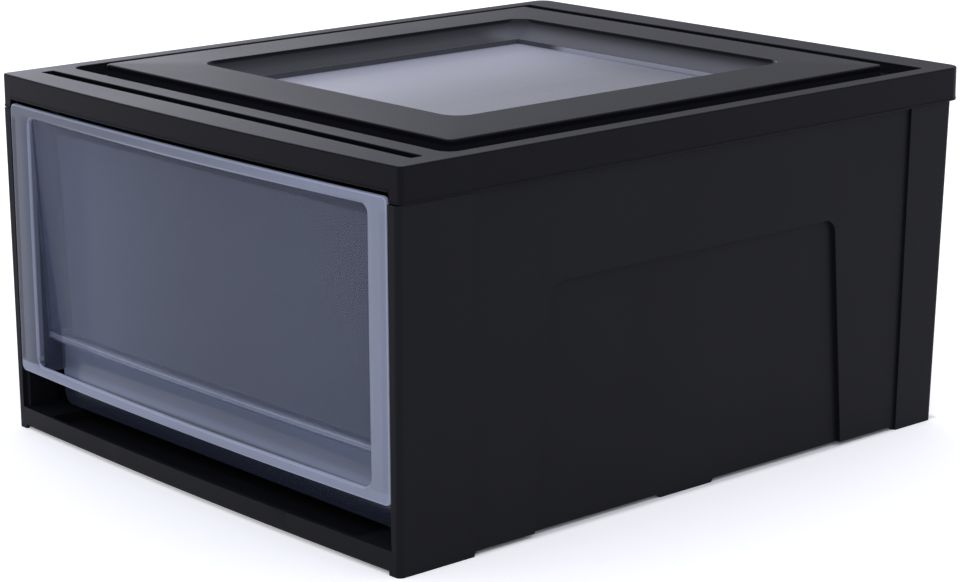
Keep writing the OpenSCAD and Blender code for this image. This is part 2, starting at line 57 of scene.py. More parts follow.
# Lengths and places are in millimetres unless a line says otherwise. An outline of the top
# cover is its half width, front and rear, the radii of its front and rear corners, and how far
# its front edge bows out
COVER_HALF = 200.0
FRONT_RADIUS = 3.5
COVER = (COVER_HALF, -232.05, 237.95, FRONT_RADIUS, 10.0, 5.0)
SLOT = (184.6, -211.55, -202.85, 1.2, 1.2, 0.0)
GROOVE = (187.3, -187.55, 212.45, 9.0, 1.5, 0.0)
FRAME = (171.2, -172.05, 192.45, 3.5, 3.5, 0.0)
WINDOW = (126.4, -129.35, 148.65, 13.0, 13.0, 0.0)
LEAST_RADIUS = 0.3

# Heights on the cover
SKIRT_Z = 213.2
SLOT_Z = 222.7
PANE_TOP = 225.5
GROOVE_Z = 226.7
RIM_Z = 234.7
FRAME_Z = 237.2
CROWN_Z = 238.6

# Thickness of the cover's upright walls and flat sheets, the radii of its edges, the height of
# the band at the skirt's foot, and the step above that band
WALL = 2.5
SHEET = 3.2
SKIRT_ROUND = 0.5
RIM_ROUND = 1.0
GROOVE_ROUND = 0.9
BED_ROUND = 0.8
FRAME_ROUND = 1.3
CROWN_ROUND = 0.9
LIP_ROUND = 0.4
SLOT_ROUND = 0.7
SLOT_BED_ROUND = 0.6
BAND_HEIGHT = 1.5
STEP_IN = 0.3
STEP_UP = 0.4

# The header over the drawer: its half width, its lift, and half the width of the step at its ends
HEADER_HALF = 190.0
HEADER_LIFT = 5.9
HEADER_STEP = 0.3

# The dished wall, its lip, and the landing and locating wall of the window
DISH_WIDTH = 23.0
DISH_DEPTH = 9.9
LIP_Z = CROWN_Z - DISH_DEPTH
LIP_FLAT = 0.5
LANDING = 8.8
PANE_WALL = 3.6
UNDER_INSET = -1.7
UNDER_CLEAR = 0.3

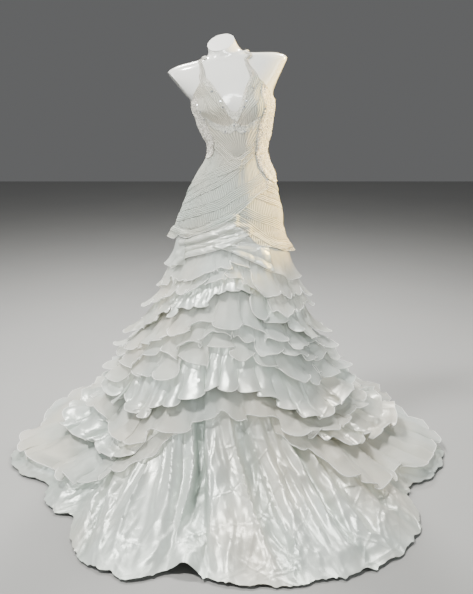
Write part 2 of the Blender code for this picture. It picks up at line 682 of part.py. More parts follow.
def build_body_pieces(collection, layers):
    """The bodice, the wraps and the bands, each laid on what is already there."""
    for name, cloth, upper_rows, lower_rows, pleat, pleat_columns, pleat_run in BODY_PIECES:
        table = EDGES[name]
        rows = upper_rows + lower_rows
        columns = azimuths_between(table[0][0], table[-1][0])
        outer = [[] for _ in range(rows)]
        inner = [[] for _ in range(rows)]
        for j, (column, azimuth) in enumerate(zip(columns, drawn_back(columns))):
            side = -1 if j == 0 else 1 if j == len(columns) - 1 else 0
            number = column_number(column)
            arcs, lift = edge_arcs(name, column, upper_rows, lower_rows)
            lift *= LIFT_LEAST + (1 - LIFT_LEAST) * wave_share(number, pleat_columns, 0)
            outs = lay(layers, column, side, arcs, np.zeros(rows), LAYER_GAP, True)
            outs = [out + lift * (row / (rows - 1)) ** 2 for row, out in enumerate(outs)]
            walls = [
                BODICE_WALL + pleat * wave_share(number + row * pleat_run, pleat_columns, 0)
                for row in range(rows)
            ]
            layers.add(name, column, side, arcs, [out + wall for out, wall in zip(outs, walls)])
            for row, (arc, out, wall) in enumerate(zip(arcs, outs, walls)):
                inner[row].append(cloth_place(arc, azimuth, out))
                outer[row].append(cloth_place(arc, azimuth, out + wall))
        place_object(collection, name, wall_mesh(name, outer, inner, False), cloth)


def build_skirt(collection):
    """The skirt's panels, which fall from the hip to the floor and rest on it at the hem."""
    for name, start, stop in SKIRT_PANELS:
        azimuths = drawn_back(azimuths_between(start, stop))
        outer = []
        inner = []
        for row in range(len(FALL)):
            on_floor = row == len(FALL) - 1
            line = [fall_place(row, azimuth) for azimuth in azimuths]
            back = [p - fall_normal(row, a) * SKIRT_WALL for p, a in zip(line, azimuths)]
            if on_floor:
                back = [Vector((p.x, p.y, q.z - SKIRT_WALL)) for p, q in zip(back, line)]
            outer.append(line)
            inner.append(back)
        place_object(collection, name, wall_mesh(name, outer, inner, False), "satin")


def build_straps(collection):
    for name, points in STRAPS.items():
        passed = np.linspace(0, len(points) - 1, STRAP_POINTS)
        places = []
        normals = []
        for at in passed:
            height = smooth(at, range(len(points)), column_of(points, 0))
            azimuth = smooth(at, range(len(points)), column_of(points, 1))
            normal = body_normal(height, azimuth)
            places.append(body_place(height, azimuth) + normal * STRAP_OFF_BODY)
            normals.append(normal)
        outer = [[], []]
        inner = [[], []]
        for i, (place, normal) in enumerate(zip(places, normals)):
            ahead = places[min(i + 1, STRAP_POINTS - 1)] - places[max(i - 1, 0)]
            across = ahead.cross(normal).normalized() * (STRAP_WIDTH / 2)
            for row, side in enumerate((-across, across)):
                inner[row].append(place + side)
                outer[row].append(place + side + normal * STRAP_WALL)
        place_object(collection, name, wall_mesh(name, outer, inner, False), "tulle")


# ---------------------------------------------------------------- the dress form


def build_torso(collection):
    """The form's torso: a solid loft up the body, closed by a flat face at the hip and at the neck."""
    form = bmesh.new()
    loops = []
    passed = np.linspace(0, len(RINGS) - 1, FORM_ROWS)
    for height in np.interp(passed, range(len(RINGS)), column_of(RINGS, 0)):
        azimuths = [360.0 * j / FORM_COLUMNS for j in range(FORM_COLUMNS)]
        places = [body_place(height, a) for a in azimuths]
        centre = sum(places, Vector()) / FORM_COLUMNS
        loops.append([form.verts.new(p + (centre - p).normalized() * FORM_CLEARANCE) for p in places])
    for low, high in zip(loops, loops[1:]):
        for j in range(FORM_COLUMNS):
            k = (j + 1) % FORM_COLUMNS
            form.faces.new((low[j], low[k], high[k], high[j]))
    form.faces.new(loops[0])
    form.faces.new(loops[-1])
    bmesh.ops.recalc_face_normals(form, faces=form.faces)
    mesh = bpy.data.meshes.new("form_torso")
    form.to_mesh(mesh)
    form.free()
    place_object(collection, "form_torso", mesh, "form_shell")


def turned(collection, name, profile, cloth, segments):
    """A solid turned about the vertical axis from a profile of (radius, height), top to bottom."""
    mesh = bpy.data.meshes.new(name)
    points = [(radius, 0.0, height) for radius, height in profile]
    edges = [(i, i + 1) for i in range(len(points) - 1)]
    mesh.from_pydata(points, edges, [])
    obj = bpy.data.objects.new(name, mesh)
    mesh.materials.append(cloth_material(name, cloth))
    collection.objects.link(obj)
    screw = obj.modifiers.new("turn", "SCREW")
    screw.axis = "Z"
    screw.angle = 2 * math.pi
    screw.steps = segments
    screw.render_steps = segments
    screw.use_merge_vertices = True
    screw.merge_threshold = 0.0001
    return obj


def build_stand(collection):
    centre = HIP_RING[0]
    bottom = RINGS[0][0] - SEAM_GAP
    pole = turned(
        collection,
        "form_pole",
        ((0.0, bottom), (POLE_RADIUS, bottom), (POLE_RADIUS, BASE_HUB_HEIGHT + SEAM_GAP),
         (0.0, BASE_HUB_HEIGHT + SEAM_GAP)),
        "form_metal",
        16,
    )
    base = turned(
        collection,
        "form_base",
        ((0.0, BASE_HUB_HEIGHT), (BASE_HUB_RADIUS, BASE_HUB_HEIGHT), (BASE_HUB_RADIUS, BASE_THICKNESS),
         (BASE_RADIUS - 0.004, BASE_THICKNESS), (BASE_RADIUS, BASE_THICKNESS - 0.004), (BASE_RADIUS, 0.0),
         (0.0, 0.0)),
        "form_metal",
        32,
    )
    for obj in (pole, base):
        obj.location = (centre, 0.0, 0.0)


# ---------------------------------------------------------------- the whole


def clear_scene():
    for obj in list(bpy.data.objects):
        bpy.data.objects.remove(obj, do_unlink=True)


def centre_on_floor(collection):
    """Hangs everything from one empty, which puts the middle of the whole over the origin."""
    bpy.context.view_layer.update()
    corners = [
        obj.matrix_world @ Vector(corner) for obj in collection.objects for corner in obj.bound_box
    ]
    middle = Vector((
        0.5 * (min(c.x for c in corners) + max(c.x for c in corners)),
        0.5 * (min(c.y for c in corners) + max(c.y for c in corners)),
        0.0,
    ))
    origin = bpy.data.objects.new("dress_origin", None)
    for obj in list(collection.objects):
        obj.parent = origin
    origin.location = -middle
    collection.objects.link(origin)


def main():
    clear_scene()
    collection = bpy.data.collections.new("wedding_dress_on_form")
    bpy.context.scene.collection.children.link(collection)
    layers = Layers()
    build_skirt(collection)
    build_tiers(collection, layers)
    build_body_pieces(collection, layers)
    build_straps(collection)
    build_torso(collection)
    build_stand(collection)
    centre_on_floor(collection)


main()
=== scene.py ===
# %% [markdown]
# # A halter-neck wedding dress on its form
# The dress is a trumpet gown: a pleated bodice with a deep V, wraps of pleated tulle that cross over the
# waist and the hip, folded satin bands, ten ruffle tiers of organza and satin, and a satin skirt whose hem
# lies on the floor in a short train. It hangs on a glossy limbless form.
#
# One idea carries the whole lesson: every piece of cloth is a grid of points on one shared surface. A
# point is given by three numbers that a dressmaker would use too: how far down the cloth it is, where it
# is round the body, and how far it stands out of the surface. Pleats, folds and ruffles then only change
# the third number, and the next layer is laid on top of what is already there.

import math

import bmesh
import bpy
import numpy as np
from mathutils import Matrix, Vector


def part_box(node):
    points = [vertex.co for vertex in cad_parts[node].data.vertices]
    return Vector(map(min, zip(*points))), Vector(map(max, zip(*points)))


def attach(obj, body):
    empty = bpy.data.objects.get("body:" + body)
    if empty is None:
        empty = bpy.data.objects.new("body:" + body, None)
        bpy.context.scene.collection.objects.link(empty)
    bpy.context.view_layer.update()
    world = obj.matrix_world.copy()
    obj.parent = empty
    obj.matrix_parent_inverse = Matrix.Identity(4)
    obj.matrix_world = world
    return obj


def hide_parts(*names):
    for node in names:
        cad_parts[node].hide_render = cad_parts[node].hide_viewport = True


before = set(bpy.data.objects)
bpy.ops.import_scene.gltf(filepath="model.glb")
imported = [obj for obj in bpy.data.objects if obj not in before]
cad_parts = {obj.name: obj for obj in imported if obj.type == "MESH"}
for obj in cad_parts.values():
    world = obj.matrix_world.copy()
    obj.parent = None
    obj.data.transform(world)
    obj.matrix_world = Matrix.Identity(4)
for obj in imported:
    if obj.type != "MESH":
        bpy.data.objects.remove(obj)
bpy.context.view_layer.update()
print("frame:", len(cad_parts), "nodes")

# %% [markdown]
# ## The surface of the body
# Above the hip the surface is a stack of rings, as a tailor would measure them with a tape. A ring can
# roll to one side and pitch to the back, because the form's shoulders and its neck aren't level. Reading
# the table with a curve that never overshoots keeps the waist from bulging between two rings.

# %% Rings of the body
HIP_HEIGHT = 0.945
# height, centre, half width, front depth, back depth, roll, pitch, squareness (2 is an ellipse)
RINGS = np.array((
    (0.880, 0.004, 0.168, 0.122, 0.128, 0.0, 0.0, 2.0),
    (0.945, 0.004, 0.199, 0.140, 0.150, 0.0, 0.0, 2.0),
    (1.000, 0.007, 0.195, 0.138, 0.147, 0.0, 0.0, 2.0),
    (1.060, 0.0095, 0.179, 0.127, 0.135, 0.0, 0.0, 2.0),
    (1.110, 0.0135, 0.162, 0.115, 0.120, 0.0, 0.0, 2.0),
    (1.155, 0.0195, 0.144, 0.103, 0.105, 0.0, 0.0, 2.0),
    (1.200, 0.024, 0.120, 0.093, 0.092, 0.0, 0.0, 2.0),
    (1.235, 0.0285, 0.108, 0.087, 0.085, 0.0, 0.0, 2.0),
    (1.270, 0.029, 0.113, 0.090, 0.086, 0.0, 0.0, 2.0),
    (1.310, 0.022, 0.129, 0.097, 0.090, 0.0, 0.0, 2.0),
    (1.355, 0.0175, 0.140, 0.102, 0.095, 0.5, 0.0, 2.0),
    (1.400, 0.0135, 0.151, 0.104, 0.099, 2.0, 0.0, 2.0),
    (1.440, 0.006, 0.157, 0.102, 0.099, 5.0, 0.0, 2.1),
    (1.470, 0.000, 0.178, 0.095, 0.095, 7.0, 0.0, 2.3),
    (1.499, -0.005, 0.198, 0.086, 0.088, 7.0, 0.0, 2.5),
    (1.527, -0.0105, 0.214, 0.075, 0.080, 7.0, 0.0, 2.6),
    (1.552, -0.009, 0.222, 0.064, 0.067, 7.0, 0.0, 2.6),
    (1.572, -0.010, 0.184, 0.056, 0.057, 7.5, 0.0, 2.4),
    (1.585, -0.014, 0.088, 0.053, 0.053, 8.0, 0.0, 2.1),
    (1.600, -0.019, 0.062, 0.053, 0.054, 8.0, 8.0, 2.0),
    (1.616, -0.026, 0.056, 0.052, 0.055, 9.0, 18.0, 2.0),
    (1.631, -0.032, 0.052, 0.052, 0.053, 12.0, 31.0, 2.0),
))
BUST = {"height": 1.402, "azimuth": 34.0, "out": 0.027, "spread": 21.0, "rise": 0.045}

pole_low, pole_high = (np.array(corner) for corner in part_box("form_pole"))
SHIFT = 0.5 * (pole_low + pole_high) - np.array((RINGS[1, 1], 0.0, 0.0))
SHIFT[2] = 0.0
print("the body's axis stands at", [round(float(v), 4) for v in SHIFT[:2]])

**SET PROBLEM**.
State how many lines include the string "before". Give no other information.

**RESPONSE BELOW**.
2